STEP 1 — THE COMMITTED LINE

Skill Tree · T0 Instrument Control
3 exercises + Error Analysis
Correct execution Error — what wrong looks like Annotation — intended path

Step 1

Instrument control — a straight line laid down in one confident, committed pass.

Target the motor skill of driving a line from the shoulder/elbow and committing to it in a single stroke, not building it from short corrective marks. This is the untrained channel: CAD gave you 3D reasoning but never made your hand draw a line — and it is the bottleneck under every tier above. Step 1 also installs the anti-CAD-brain habits before construction begins: commit, don't correct; no ruler; no eraser. Method lineage: Drawabox Lesson 1 (superimposed lines → ghosted lines → ghosted planes), the ghosting method.

Exercise A · Sessions 1 — warm-up every session thereafter

Superimposed lines

Setup — pen (Micron 03), unruled white paper, ~10 min. Mark a start dot; pick a far endpoint by eye. No ruler, no eraser.

Procedure — anchor at the start dot and draw the same straight line 5–7 times, each a single full-speed pass, all sharing the one start point. Motion from the shoulder/elbow, never the wrist. Fill a page in varied directions. Mode: motor/mechanical.

Watch & measure — the far end. A tight bundle means the stroke is repeatable and committed; a fan means you are decelerating and steering.

One motion ×5–7
Correct Far ends stay a tight bundle — the stroke is the same each time.
Frays + wobbles
Wrong Fanning & wobble = decelerating and steering mid-stroke. Ghost the motion, then commit full-speed.

Exercise B · Sessions 1–2 — the core rep

Ghosted lines

Setup — pen, unruled white paper, ~15 min. Mark two dots a hand-span apart at varied angles across the page.

Procedure — for each pair: (1) ghost the stroke — swing the pen above the paper along the intended path 3–4 times to program the motion; (2) commit one confident pass, pen down, full speed, eye locked on the end dot, not the pen. One line per pair — do not retrace, do not correct. Mode: motor/mechanical.

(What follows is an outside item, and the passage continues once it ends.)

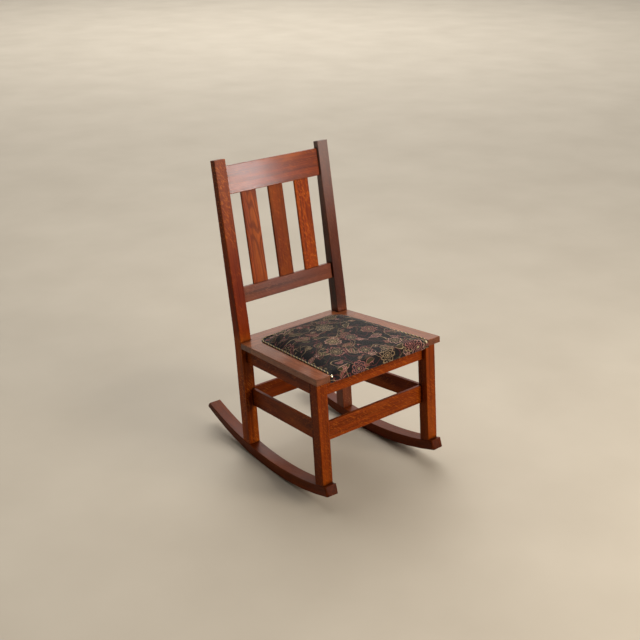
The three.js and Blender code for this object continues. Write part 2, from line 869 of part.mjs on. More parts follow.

Watch & measure — does the committed line arrive at the end dot in a single smooth pass? A line built from short segments (stitching) or re-traced is a fail even if it looks straight.

One pass, dot to dot
Correct Smooth single stroke that lands on both marks. A slight bow is fine — commitment beats ruled precision here.
intended Stitched, falls short
Wrong Wobble + short segments = wrist-driven and correcting; the line stalls short of the mark. Drive from the shoulder; ghost, then one committed pass.

Exercise C · Sessions 3–4 — applying the stroke

Ghosted planes

Setup — pen, unruled white paper, ~15 min. Freehand a loose four-sided plane (irregular quadrilateral), corners marked as dots.

Procedure — connect the corners with ghosted, committed lines: the four edges, then the two diagonals — each a single pass, corner to corner, eye on the target corner. This forces committed strokes between fixed points at every angle. Mode: motor/mechanical.

Watch & measure — do the diagonals run straight, corner to corner, in one stroke? A bowed diagonal that misses its corner is the tell.

Correct Edges and diagonals run straight, each landing on its corner.
misses
Wrong Diagonal bows and stops short of the corner — wrist pivot, no ghosting. Ghost the full diagonal first; keep the eye on the far corner.

Error analysis

End-of-session checklist

Pass / adjust

Advance or repeat

Advance when both hold
1. Ghosted lines land on the end mark within roughly a pen-width on most attempts, each drawn as one committed pass.
2. No visible mid-line correction or stitching — lines read as smooth even if slightly bowed.

Repeat if lines are still stitched or re-traced, or you are relying on a slow wrist-driven stroke to stay accurate. That means the target — motor commitment — is absent. Straightness comes later; commitment comes first. Do not advance on time logged.
Date a filled page of ghosted lines and keep it in the bound sketchbook — it is your week-0 baseline for comparison. Superimposed lines (Exercise A) become the 5-minute warm-up at the start of every future session. Session shape: ~3 hr/week across 3–4 sittings; short and frequent beats long. Next node once this passes: T0 ellipses & line-weight control, then the T1 perception track.